Latest statistics show 68 per cent of men and 58 per cent of women in the UK are overweight or obese. One in six adults are smokers and over nine million people in England drink more than the recommended daily limit, according to Alcohol Concern.

Obesity was a factor in more than 525,000 hospital admissions last year, with obesity rates up from 15 per cent in 1993 to 27 per cent in 2015.

The BMA said that despite each £1 invested in public health carrying an estimated saving of £14.30, a cut of £200m in 2015 would be followed by a further £400m in the next five years.

It used the example of type 2 diabetes, saying many cases of the disease were “entirely preventable through public health approaches”, yet still cost the UK an estimated £8.8bn in 2010/11 – a figure predicted to almost double to £15bn by 2035-36.

Jeremy Hunt asked why nurses are having to go to food banks

The Liberal Democrats called the Conservatives’ approach to public health “nothing short of disastrous”, saying: “Without real action to tackle ill-health in children, the Government are inexcusably letting down our young people, and harming their wellbeing and life chances.”

“They have slashed councils' public health budgets and published a paltry childhood obesity strategy that lacked any concrete measures to tackle advertising of junk food to children,” said the party’s health spokesman Norman Lamb.

The party promised to develop an "ambitious, evidence based plan to tackle childhood obesity" which would include restricting the marketing of junk food to children, restricting TV adverts before 9pm, and "closing loopholes in the sugary drinks tax".

Shadow Health Secretary Jonathan Ashworth described Theresa May's approach to local authority service funding an “abject failure” that was “having a severe impact on the obesity crisis, smokers and alcoholics”.

Mr Ashworth echoed the BMA by calling the Government's strategy “watered-down”, saying it “demonstrates her clear disinterest” in the subject.

“By comparison, Labour has already announced our desire to make Britain’s children the healthiest in the world.
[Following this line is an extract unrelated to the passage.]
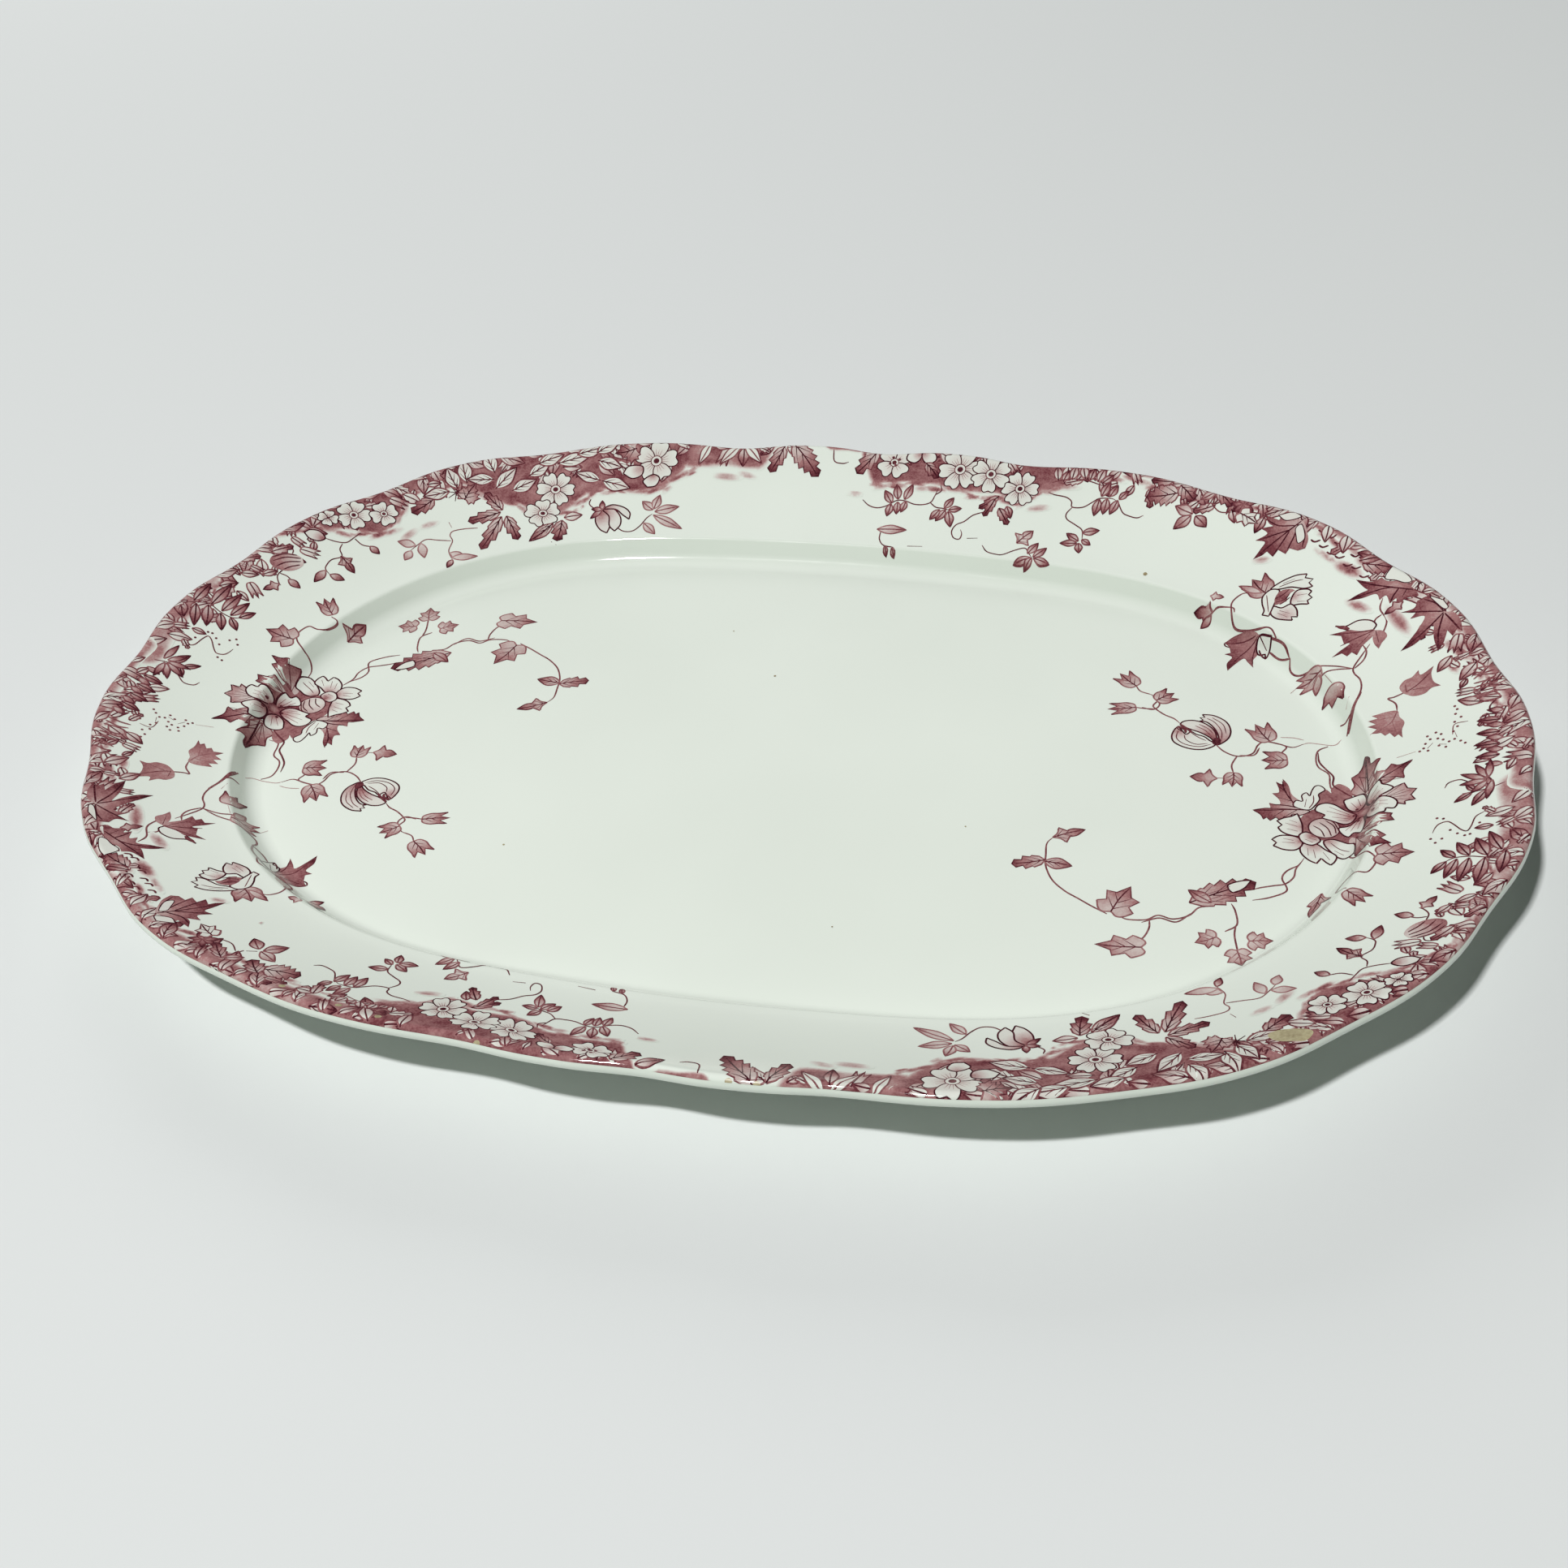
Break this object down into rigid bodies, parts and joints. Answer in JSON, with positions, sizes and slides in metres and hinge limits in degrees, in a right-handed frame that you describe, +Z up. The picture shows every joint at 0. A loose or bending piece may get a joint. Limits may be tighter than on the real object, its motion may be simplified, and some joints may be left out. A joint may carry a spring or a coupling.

To that end we have already pledged to ring-fence public health budgets to end the sustained underfunding of crucial services under this Tory government.”

A Conservative spokesperson said the party was “committed to improving the health of the nation”.

“Smoking rates are now the lowest in our history, with cancer survival the highest, and we've put in place a childhood obesity plan Public Health England calls the most ambitious in the world," they said.

“But the truth is that this all depends on a strong economy – we spent £3.4bn on public health programmes last year – which Jeremy Corbyn would risk with his nonsensical economic ideas.”